All lines from the one with "outer_shell();" through the one with "bpy.context.scene.collection.objects.link(empty)", and only those, are to be reproduced exactly, both ends included.

• **3D code data**:
──────────
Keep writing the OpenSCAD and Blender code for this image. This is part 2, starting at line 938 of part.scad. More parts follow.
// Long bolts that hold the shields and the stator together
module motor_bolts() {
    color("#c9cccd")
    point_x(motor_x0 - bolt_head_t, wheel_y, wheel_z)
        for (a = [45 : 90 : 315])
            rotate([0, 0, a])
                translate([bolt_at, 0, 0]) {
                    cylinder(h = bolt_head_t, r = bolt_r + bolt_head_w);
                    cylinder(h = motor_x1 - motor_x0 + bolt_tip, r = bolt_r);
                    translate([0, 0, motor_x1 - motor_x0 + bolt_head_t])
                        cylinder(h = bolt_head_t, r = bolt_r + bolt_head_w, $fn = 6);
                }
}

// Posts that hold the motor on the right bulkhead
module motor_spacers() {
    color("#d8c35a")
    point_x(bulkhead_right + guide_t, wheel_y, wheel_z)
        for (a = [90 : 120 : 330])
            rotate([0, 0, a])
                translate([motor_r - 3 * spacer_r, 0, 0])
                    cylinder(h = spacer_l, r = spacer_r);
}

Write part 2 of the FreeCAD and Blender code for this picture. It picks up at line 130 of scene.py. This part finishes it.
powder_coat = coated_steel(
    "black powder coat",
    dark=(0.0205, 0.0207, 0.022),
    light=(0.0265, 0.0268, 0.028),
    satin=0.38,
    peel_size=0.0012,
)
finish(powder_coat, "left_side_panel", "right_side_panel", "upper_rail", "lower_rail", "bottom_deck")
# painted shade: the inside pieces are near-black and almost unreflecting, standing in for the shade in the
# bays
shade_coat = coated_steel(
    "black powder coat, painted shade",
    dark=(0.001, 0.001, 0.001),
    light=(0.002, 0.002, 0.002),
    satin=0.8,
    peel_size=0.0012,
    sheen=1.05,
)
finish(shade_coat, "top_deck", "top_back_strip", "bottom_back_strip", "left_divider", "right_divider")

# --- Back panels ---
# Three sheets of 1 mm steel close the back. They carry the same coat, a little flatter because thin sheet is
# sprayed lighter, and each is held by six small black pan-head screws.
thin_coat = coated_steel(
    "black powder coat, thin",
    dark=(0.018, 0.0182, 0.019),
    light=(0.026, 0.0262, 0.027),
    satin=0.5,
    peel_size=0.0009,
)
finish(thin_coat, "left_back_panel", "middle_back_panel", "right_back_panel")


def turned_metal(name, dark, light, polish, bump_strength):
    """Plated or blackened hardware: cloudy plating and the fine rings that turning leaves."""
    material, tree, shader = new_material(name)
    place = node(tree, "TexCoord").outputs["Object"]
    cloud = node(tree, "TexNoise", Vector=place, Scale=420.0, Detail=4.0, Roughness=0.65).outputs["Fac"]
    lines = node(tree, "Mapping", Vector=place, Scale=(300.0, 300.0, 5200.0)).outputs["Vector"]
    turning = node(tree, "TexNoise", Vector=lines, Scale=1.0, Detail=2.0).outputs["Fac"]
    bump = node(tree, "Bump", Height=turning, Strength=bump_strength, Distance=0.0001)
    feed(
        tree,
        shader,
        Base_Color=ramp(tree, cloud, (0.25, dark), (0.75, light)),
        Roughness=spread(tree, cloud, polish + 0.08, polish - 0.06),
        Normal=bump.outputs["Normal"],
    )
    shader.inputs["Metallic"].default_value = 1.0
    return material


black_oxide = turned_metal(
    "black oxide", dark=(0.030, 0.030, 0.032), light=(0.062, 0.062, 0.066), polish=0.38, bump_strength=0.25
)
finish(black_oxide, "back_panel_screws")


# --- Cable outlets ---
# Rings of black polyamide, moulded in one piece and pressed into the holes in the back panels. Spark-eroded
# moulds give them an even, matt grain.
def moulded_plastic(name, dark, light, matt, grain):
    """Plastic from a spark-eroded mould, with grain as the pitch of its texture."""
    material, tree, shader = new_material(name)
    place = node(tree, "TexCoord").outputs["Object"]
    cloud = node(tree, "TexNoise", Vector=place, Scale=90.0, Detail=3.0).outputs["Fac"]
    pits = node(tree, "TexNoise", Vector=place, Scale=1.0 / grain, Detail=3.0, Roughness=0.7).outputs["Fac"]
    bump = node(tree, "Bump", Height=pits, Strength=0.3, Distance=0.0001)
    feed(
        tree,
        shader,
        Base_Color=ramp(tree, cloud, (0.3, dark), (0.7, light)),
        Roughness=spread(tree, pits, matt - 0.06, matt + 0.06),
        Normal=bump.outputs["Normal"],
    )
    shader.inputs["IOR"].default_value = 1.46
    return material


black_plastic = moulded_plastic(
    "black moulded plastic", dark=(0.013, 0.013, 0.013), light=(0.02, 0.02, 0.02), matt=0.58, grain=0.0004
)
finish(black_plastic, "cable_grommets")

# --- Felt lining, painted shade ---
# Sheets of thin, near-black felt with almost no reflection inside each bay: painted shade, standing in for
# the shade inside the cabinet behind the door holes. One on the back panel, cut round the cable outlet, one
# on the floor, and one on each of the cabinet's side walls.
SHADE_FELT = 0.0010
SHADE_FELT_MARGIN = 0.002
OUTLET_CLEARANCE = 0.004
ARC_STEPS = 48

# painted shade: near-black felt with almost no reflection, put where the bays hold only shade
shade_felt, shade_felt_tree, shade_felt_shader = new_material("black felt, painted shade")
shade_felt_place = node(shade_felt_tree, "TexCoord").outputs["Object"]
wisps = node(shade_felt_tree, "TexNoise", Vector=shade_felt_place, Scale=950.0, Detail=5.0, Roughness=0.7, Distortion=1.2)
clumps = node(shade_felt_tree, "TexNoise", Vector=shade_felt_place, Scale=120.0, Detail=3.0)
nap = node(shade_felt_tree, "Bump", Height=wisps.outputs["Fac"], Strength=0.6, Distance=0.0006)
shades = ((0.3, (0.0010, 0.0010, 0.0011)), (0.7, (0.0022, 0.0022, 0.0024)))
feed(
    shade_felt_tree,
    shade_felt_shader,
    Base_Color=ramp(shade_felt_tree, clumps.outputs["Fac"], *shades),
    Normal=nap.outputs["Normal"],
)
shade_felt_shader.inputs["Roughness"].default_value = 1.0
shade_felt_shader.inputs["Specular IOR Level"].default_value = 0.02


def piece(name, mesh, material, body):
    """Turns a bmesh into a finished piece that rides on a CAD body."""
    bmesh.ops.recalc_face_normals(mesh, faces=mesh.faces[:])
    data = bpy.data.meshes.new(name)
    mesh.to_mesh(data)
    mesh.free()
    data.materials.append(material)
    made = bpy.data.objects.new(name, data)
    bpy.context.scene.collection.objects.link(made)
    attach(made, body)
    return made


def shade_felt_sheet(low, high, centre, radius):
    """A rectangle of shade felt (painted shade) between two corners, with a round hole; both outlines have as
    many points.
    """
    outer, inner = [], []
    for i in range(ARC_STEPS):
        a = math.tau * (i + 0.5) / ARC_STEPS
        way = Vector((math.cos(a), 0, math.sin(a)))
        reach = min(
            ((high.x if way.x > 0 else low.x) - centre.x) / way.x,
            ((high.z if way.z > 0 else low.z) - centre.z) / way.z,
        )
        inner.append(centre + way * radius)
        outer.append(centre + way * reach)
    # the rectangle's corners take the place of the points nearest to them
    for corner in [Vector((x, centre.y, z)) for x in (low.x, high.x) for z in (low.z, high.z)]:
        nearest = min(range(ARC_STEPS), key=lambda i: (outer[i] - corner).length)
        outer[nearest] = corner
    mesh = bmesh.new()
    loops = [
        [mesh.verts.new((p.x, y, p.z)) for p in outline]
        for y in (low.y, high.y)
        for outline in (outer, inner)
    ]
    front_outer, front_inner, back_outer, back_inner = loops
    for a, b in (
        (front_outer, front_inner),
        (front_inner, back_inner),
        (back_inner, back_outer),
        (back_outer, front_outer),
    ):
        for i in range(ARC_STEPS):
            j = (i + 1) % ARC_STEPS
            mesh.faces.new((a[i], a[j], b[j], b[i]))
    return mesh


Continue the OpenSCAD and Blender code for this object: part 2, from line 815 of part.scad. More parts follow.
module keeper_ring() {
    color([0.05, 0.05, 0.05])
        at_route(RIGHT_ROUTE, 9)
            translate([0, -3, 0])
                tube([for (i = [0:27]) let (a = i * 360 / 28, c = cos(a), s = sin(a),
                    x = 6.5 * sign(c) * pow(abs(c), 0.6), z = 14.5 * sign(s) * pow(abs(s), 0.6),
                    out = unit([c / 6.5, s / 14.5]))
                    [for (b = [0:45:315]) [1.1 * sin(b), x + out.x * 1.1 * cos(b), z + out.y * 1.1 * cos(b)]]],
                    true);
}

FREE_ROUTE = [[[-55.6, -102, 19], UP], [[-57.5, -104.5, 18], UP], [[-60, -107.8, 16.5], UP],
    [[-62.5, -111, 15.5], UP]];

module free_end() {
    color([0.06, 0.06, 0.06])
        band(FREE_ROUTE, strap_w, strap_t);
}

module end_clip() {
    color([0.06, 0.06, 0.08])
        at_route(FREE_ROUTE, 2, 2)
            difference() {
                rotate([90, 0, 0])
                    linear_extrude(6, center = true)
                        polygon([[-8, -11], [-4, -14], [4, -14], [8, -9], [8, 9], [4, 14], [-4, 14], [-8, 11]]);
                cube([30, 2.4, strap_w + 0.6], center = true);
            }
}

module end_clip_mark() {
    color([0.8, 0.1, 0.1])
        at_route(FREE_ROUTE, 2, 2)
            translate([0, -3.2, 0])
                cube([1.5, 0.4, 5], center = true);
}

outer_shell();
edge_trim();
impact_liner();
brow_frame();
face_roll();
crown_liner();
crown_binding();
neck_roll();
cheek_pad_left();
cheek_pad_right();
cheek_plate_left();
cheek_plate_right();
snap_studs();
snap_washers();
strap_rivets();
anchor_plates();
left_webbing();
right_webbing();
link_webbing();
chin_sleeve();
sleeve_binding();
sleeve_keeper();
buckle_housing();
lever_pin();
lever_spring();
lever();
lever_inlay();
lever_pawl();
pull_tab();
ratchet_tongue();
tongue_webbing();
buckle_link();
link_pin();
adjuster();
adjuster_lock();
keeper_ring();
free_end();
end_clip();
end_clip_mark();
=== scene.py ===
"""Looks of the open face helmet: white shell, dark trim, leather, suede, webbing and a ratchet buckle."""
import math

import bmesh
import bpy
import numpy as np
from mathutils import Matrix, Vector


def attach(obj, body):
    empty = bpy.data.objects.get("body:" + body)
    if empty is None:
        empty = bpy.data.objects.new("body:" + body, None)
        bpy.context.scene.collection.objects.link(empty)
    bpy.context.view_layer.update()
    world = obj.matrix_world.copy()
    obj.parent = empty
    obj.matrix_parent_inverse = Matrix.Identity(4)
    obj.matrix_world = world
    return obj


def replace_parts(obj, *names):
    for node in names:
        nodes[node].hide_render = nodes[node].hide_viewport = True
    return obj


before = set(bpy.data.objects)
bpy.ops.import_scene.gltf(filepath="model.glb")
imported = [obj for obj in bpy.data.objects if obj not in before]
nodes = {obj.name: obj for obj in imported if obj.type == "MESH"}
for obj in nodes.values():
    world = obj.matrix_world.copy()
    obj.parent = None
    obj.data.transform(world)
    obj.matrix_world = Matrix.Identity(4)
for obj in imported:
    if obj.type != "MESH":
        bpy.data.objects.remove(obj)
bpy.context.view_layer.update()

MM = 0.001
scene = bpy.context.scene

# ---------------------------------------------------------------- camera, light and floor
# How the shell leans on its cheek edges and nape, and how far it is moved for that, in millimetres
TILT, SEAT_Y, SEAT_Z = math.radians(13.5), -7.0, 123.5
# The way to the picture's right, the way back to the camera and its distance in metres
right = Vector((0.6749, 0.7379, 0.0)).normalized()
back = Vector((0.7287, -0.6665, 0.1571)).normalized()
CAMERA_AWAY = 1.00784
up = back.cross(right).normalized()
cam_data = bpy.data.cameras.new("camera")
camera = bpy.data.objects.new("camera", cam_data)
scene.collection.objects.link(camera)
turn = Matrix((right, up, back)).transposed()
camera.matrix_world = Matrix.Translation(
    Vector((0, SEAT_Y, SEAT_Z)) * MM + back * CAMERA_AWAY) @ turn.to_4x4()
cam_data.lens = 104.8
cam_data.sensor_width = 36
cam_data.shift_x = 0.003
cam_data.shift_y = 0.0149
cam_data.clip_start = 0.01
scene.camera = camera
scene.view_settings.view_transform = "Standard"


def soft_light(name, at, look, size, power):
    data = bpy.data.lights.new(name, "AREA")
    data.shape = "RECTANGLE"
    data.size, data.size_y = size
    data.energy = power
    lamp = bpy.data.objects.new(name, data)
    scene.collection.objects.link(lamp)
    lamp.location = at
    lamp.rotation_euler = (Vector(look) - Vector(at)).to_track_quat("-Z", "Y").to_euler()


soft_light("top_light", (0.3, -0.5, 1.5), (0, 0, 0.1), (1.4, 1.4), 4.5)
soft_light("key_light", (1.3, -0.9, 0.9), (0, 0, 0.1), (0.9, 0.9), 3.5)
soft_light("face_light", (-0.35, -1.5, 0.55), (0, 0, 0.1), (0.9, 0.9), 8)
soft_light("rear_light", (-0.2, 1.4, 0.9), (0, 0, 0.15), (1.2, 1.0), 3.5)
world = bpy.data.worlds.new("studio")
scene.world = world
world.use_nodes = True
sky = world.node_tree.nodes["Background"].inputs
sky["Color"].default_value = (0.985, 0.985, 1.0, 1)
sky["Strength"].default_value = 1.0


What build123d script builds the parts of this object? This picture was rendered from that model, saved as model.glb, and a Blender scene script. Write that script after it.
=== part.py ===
──────────
• **Solution for this exercise**:
outer_shell();
edge_trim();
impact_liner();
brow_frame();
face_roll();
crown_liner();
crown_binding();
neck_roll();
cheek_pad_left();
cheek_pad_right();
cheek_plate_left();
cheek_plate_right();
snap_studs();
snap_washers();
strap_rivets();
anchor_plates();
left_webbing();
right_webbing();
link_webbing();
chin_sleeve();
sleeve_binding();
sleeve_keeper();
buckle_housing();
lever_pin();
lever_spring();
lever();
lever_inlay();
lever_pawl();
pull_tab();
ratchet_tongue();
tongue_webbing();
buckle_link();
link_pin();
adjuster();
adjuster_lock();
keeper_ring();
free_end();
end_clip();
end_clip_mark();
=== scene.py ===
"""Looks of the open face helmet: white shell, dark trim, leather, suede, webbing and a ratchet buckle."""
import math

import bmesh
import bpy
import numpy as np
from mathutils import Matrix, Vector


def attach(obj, body):
    empty = bpy.data.objects.get("body:" + body)
    if empty is None:
        empty = bpy.data.objects.new("body:" + body, None)
        bpy.context.scene.collection.objects.link(empty)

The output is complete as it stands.